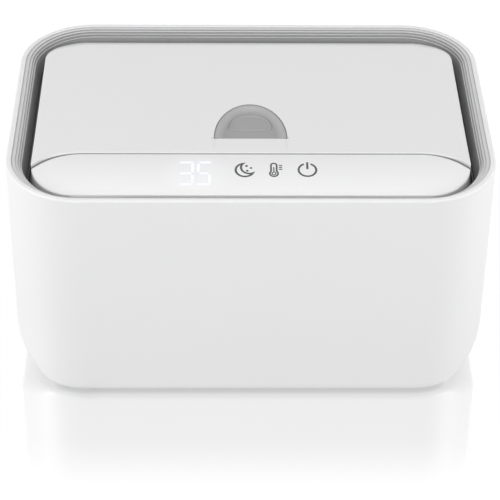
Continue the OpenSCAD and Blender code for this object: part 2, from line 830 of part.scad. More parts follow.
module lid_cover()
    color(white) difference() {
        union() {
            difference() {
                intersection() {
                    translate([0, 0, skirt_z0]) linear_extrude(body_h - skirt_z0) lid_plan(0);
                    lid_profile(body_h, rear_r, skirt_z0, rear_edge_z);
                }
                intersection() {
                    translate([0, 0, skirt_z0 - over]) linear_extrude(deck_depth)
                        lid_plan(cover_wall);
                    lid_profile(ceiling_z, rear_r - cover_top, skirt_z0 - over, skirt_z0 - over);
                }
            }
            holes(lid_screw_at, lid_boss_r, liner_z1, ceiling_z + fit_gap);
            for (s = [0, 1]) mirror([s, 0, 0]) lid_knuckle();
        }
        translate([0, 0, ceiling_z - over]) linear_extrude(cover_top + 2*over)
            button_plan(slide_gap);
        thumb_relief();
        holes(lid_screw_at, fine_screw_r + thread_gap, liner_z1 - over, liner_z1 + 5);
        for (s = [0, 1]) mirror([s, 0, 0])
            translate([knuckle_x() - over, hinge_y, hinge_z]) rotate([0, 90, 0])
                cylinder(h = knuckle_len + 2*over, r = pin_r + pin_gap);
    }

// Shallow slope in the lid's top that leads down into the button
module thumb_relief()
    rotate([90, 0, 90]) linear_extrude(button_w, center = true) polygon([
        [-button_front + over, body_h + over], [-button_front + over, body_h - relief_depth],
        [-button_front, body_h - relief_depth], [-crease_y - over, body_h + 0.1],
        [-crease_y - over, body_h + over]
    ]);

function knuckle_x() = hinge_x + ear_outer/2 - ear_t - slide_gap - knuckle_len;

// Barrel that turns on the hinge pin, hung from the cover's top by a web
module lid_knuckle()
    translate([knuckle_x(), hinge_y, hinge_z]) {
        rotate([0, 90, 0]) cylinder(h = knuckle_len, r = knuckle_r);
        translate([0, -knuckle_web/2, pin_r + pin_gap + fit_gap])
            cube([knuckle_len, knuckle_web, ceiling_z - hinge_z - pin_r - pin_gap]);
    }

module hinge_pins()
    color(metal) for (s = [0, 1]) mirror([s, 0, 0])
        translate([hinge_x - pin_len/2, hinge_y, hinge_z]) rotate([0, 90, 0]) {
            cylinder(h = pin_len, r = pin_r);
            translate([0, 0, pin_len]) cylinder(h = pin_head, r = pin_r + pin_head);
        }

// Torsion springs round the pins, each with one leg down onto the deck
module lid_springs()
    color(metal) for (s = [0, 1]) mirror([s, 0, 0])
        translate([hinge_x - ear_outer/2 + ear_t + slide_gap, hinge_y, hinge_z]) {
            coil_len = knuckle_x() - hinge_x + ear_outer/2 - ear_t - 2*slide_gap;
            difference() {
                rotate([0, 90, 0]) cylinder(h = coil_len, r = coil_r);
                translate([-over, 0, 0]) rotate([0, 90, 0])
                    cylinder(h = coil_len + 2*over, r = coil_r - coil_wire);
            }
            translate([coil_len/2, -coil_r, deck_z1 - hinge_z + fit_gap])
                cube([coil_wire, coil_wire, hinge_z - deck_z1 - fit_gap]);
        }

module lid_liner()
    color(natural) difference() {
        union() {
            intersection() {
                translate([0, 0, liner_z0]) linear_extrude(liner_t) lid_plan(cover_wall + slide_gap);
                translate([-body_w/2, -body_d/2, liner_z0 - over])
                    cube([body_w, body_d/2 + liner_rear, liner_t + 2*over]);
            }
            translate([-slider_w/2, stop_wall_y, liner_z0])
                cube([slider_w, stop_wall_t, slider_z1 - liner_z0]);
            for (s = [-1, 1]) {
                translate([s*(slider_w/2 + slide_gap + guide_t/2) - guide_t/2,
                           guide_in - slider_front, liner_z0])
                    cube([guide_t, slider_len - guide_in, slider_z1 - liner_z0]);
                translate([s*button_spring_x, button_spring_y, liner_z0])
                    cylinder(h = liner_t + guide_t, r = spring_r - 2*spring_wire, $fn = round_fn);
            }
        }
        translate([-catch_w/2 - over, -crease_y - over, liner_z0 - over])
            cube([catch_w + 2*over, crease_y + over - catch_front + catch_t + catch_lip + 2*slide_gap,
                  liner_t + 2*over]);
        holes(lid_screw_at, fine_screw_r + slide_gap, liner_z0 - over, liner_z1 + over);
    }

module lid_seal()
    color(light_grey) difference() {
        opening_outline(2.2, seal_z0, liner_z0);
        opening_outline(-0.7, seal_z0 - over, liner_z0 + over);
    }

module lid_screws()
    color(metal) screws_up(lid_screw_at, liner_z0, lid_screw_len, fine_screw_r, fine_head_r,
                            fine_head_h);

// ---- Button and latch ----------------------------------------------------------

// Slope under the button that pushes the slider back as the button goes down
module wedge_face(y, z_low, z_high, body)
    rotate([90, 0, 90]) linear_extrude(wedge_w, center = true) polygon([
        [y - body, z_low], [y, z_low], [y + z_high - z_low, z_high], [y - body, z_high]
    ]);

module release_button()
    color(light_grey) {
        difference() {
            union() {
                translate([0, 0, button_plate_z])
                    linear_extrude(button_z - button_plate_z) button_plan(0);
                translate([0, 0, button_plate_z])
                    linear_extrude(button_flange_h) button_plan(button_flange);
            }
            button_dish();
            for (s = [-1, 1])
                translate([s*button_spring_x, button_spring_y, button_plate_z - over])
                    cylinder(h = over + spring_seat, r = spring_r + slide_gap);
        }
        pad_outline();
        wedge_face(wedge_y, slider_z1, button_plate_z + fit_gap, wedge_body);
    }

// Dish with a flat floor whose sides rise to the rim of the button; its rim is a half
// ellipse and it runs out through the straight front edge
module button_dish() {
    a = button_w/2 - dish_margin;
    b = button_l - dish_margin;
    axis_h = (a*a*(1 - dish_floor*dish_floor) - dish_depth*dish_depth)/(2*dish_depth);
    front_r = sqrt(axis_h*axis_h + a*a);
    intersection() {
        translate([-button_w/2 - over, -button_front - 2*over, button_z - dish_depth])
            cube([button_w + 2*over, button_l + 3*over, dish_depth + over]);
        translate([0, -button_front, button_z + axis_h]) rotate([-90, 0, 0])
            rotate_extrude() polygon(concat(
                [[0, -3*over], [front_r, -3*over]],
                [for (i = [0:dish_steps]) let (t = 1.04*i/dish_steps)
                    [sqrt(axis_h*axis_h + a*a*(1 - t*t)), b*t]],
                [[0, 1.04*b]]
            ));
    }
}

// Raised outline on the dish floor
module pad_outline()
    translate([0, 0, button_z - dish_depth - fit_gap])
        linear_extrude(pad_ridge_h + fit_gap) difference() {
            polygon(half_ellipse(pad_w, pad_l, 0, -pad_front));
            polygon(half_ellipse(pad_w - 2*pad_ridge, pad_l - 2*pad_ridge, 0,
                                 -pad_front + pad_ridge));
        }

module spring_tube(len, r)
    difference() {
        cylinder(h = len, r = r);
        translate([0, 0, -over]) cylinder(h = len + 2*over, r = r - spring_wire);
    }

module button_springs()
    color(metal) for (s = [-1, 1]) translate([s*button_spring_x, button_spring_y, liner_z1])
        spring_tube(button_plate_z + spring_seat - liner_z1, spring_r);

module latch_slider()
    color(natural) difference() {
        translate([-slider_w/2, -slider_front, slider_z0])
            cube([slider_w, slider_front - slider_rear, slider_t]);
        wedge_window();
    }

// Window through the slider: a sloping rear edge beside the wedge, open in front
module wedge_window()
    rotate([90, 0, 90]) linear_extrude(wedge_w + 2*slide_gap, center = true) polygon([
        [wedge_y - wedge_body - button_travel - 2*slide_gap, slider_z0 - over],
        [wedge_y + wedge_gap - slider_t - over, slider_z0 - over],
        [wedge_y + wedge_gap + over, slider_z1 + over],
        [wedge_y - wedge_body - button_travel - 2*slide_gap, slider_z1 + over]
    ]);

module latch_spring()
    color(metal) translate([0, -slider_rear, slider_z0 + latch_spring_r]) rotate([-90, 0, 0])
        spring_tube(slider_rear + stop_wall_y, latch_spring_r);

// Fixed hook on the deck that the slider's front edge catches under
module latch_catch()
    color(natural) {
        lip_z = slider_z1 + close_gap;
        translate([-catch_w/2, -catch_front, deck_z1])
            cube([catch_w, catch_t, lip_z + catch_lip_t - deck_z1]);
        translate([-catch_w/2, -catch_front, lip_z])
            cube([catch_w, catch_t + catch_lip, catch_lip_t]);
        translate([-catch_w/2 - catch_foot, -catch_front, deck_z1])
            cube([catch_w + 2*catch_foot, catch_t, rib_h]);
    }

// ---- What is drawn -------------------------------------------------------------

outer_shell();
base_plate();
base_feet();
base_screws();
inner_tank();
tank_gasket();
tank_screws();
heat_spreader();
heating_film();
insulation_pad();
thermistor();
thermal_fuse();
power_board();
dc_inlet();
ribbon_cable();
top_deck();
deck_screws();
rim_ring();
control_panel();
control_board();
board_screws();
led_display();
touch_pads();
night_light_leds();
latch_catch();
hinge_pins();
lid_springs();
lid_cover();
lid_liner();
lid_seal();
lid_screws();
release_button();
button_springs();
latch_slider();
latch_spring();
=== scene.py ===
import json
import math

import bmesh
import bpy
from mathutils import Matrix, Vector

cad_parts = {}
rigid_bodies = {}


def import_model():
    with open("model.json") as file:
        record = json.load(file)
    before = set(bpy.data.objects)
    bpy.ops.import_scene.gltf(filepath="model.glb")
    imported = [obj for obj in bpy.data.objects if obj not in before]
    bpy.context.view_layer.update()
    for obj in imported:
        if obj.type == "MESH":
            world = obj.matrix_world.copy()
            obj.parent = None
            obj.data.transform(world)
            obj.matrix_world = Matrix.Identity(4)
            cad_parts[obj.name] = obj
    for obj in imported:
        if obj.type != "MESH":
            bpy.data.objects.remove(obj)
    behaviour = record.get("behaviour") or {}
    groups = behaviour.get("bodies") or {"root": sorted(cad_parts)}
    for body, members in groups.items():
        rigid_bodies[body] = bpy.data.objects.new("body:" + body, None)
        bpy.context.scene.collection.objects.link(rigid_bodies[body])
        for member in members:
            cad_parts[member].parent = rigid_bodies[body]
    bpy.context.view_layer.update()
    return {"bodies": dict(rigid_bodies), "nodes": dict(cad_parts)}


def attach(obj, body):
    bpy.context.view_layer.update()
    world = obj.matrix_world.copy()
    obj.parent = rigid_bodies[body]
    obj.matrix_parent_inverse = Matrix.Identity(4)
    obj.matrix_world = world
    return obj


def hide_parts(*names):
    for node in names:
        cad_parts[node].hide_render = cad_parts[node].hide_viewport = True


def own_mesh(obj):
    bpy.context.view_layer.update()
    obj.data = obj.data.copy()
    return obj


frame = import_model()
nodes = frame["nodes"]
MM = 0.001

# ---- Sizes shared with the construction model (mm) ----

BODY_W, BODY_D, BODY_H = 220.0, 152.0, 110.0
CORNER_R = 34.5  # upright corners of the body
BOTTOM_R = 23.5  # its two long bottom edges
SHELL_WALL = 2.5
SHELL_BOTTOM, SHELL_FLOOR = 1.0, 5.0
DECK_TOP = 95.0
CREASE_Y = -38.5  # the line between the lid and the panel
PANEL_TILT = math.radians(10.5)
BUTTON_FRONT = -25.8
BUTTON_HALF_W, BUTTON_LONG = 16.5, 27.8
BUTTON_TOP, BUTTON_PLATE = 109.7, 105.7
RELIEF_DEPTH = 0.5  # depth at the button of the slope before it
CORNER_STEPS = 24


# ---- Points ----

def arc(cx, cy, r, start, end, steps):
    """Points along an arc about a centre, angles in degrees."""
    return [(cx + r*math.cos(math.radians(start + (end - start)*i/steps)),
             cy + r*math.sin(math.radians(start + (end - start)*i/steps)))
            for i in range(steps + 1)]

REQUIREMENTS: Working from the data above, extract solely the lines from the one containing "outer_shell();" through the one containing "obj.data.transform(world)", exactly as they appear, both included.

RESPONSE TO THE TASK:
outer_shell();
base_plate();
base_feet();
base_screws();
inner_tank();
tank_gasket();
tank_screws();
heat_spreader();
heating_film();
insulation_pad();
thermistor();
thermal_fuse();
power_board();
dc_inlet();
ribbon_cable();
top_deck();
deck_screws();
rim_ring();
control_panel();
control_board();
board_screws();
led_display();
touch_pads();
night_light_leds();
latch_catch();
hinge_pins();
lid_springs();
lid_cover();
lid_liner();
lid_seal();
lid_screws();
release_button();
button_springs();
latch_slider();
latch_spring();
=== scene.py ===
import json
import math

import bmesh
import bpy
from mathutils import Matrix, Vector

cad_parts = {}
rigid_bodies = {}


def import_model():
    with open("model.json") as file:
        record = json.load(file)
    before = set(bpy.data.objects)
    bpy.ops.import_scene.gltf(filepath="model.glb")
    imported = [obj for obj in bpy.data.objects if obj not in before]
    bpy.context.view_layer.update()
    for obj in imported:
        if obj.type == "MESH":
            world = obj.matrix_world.copy()
            obj.parent = None
            obj.data.transform(world)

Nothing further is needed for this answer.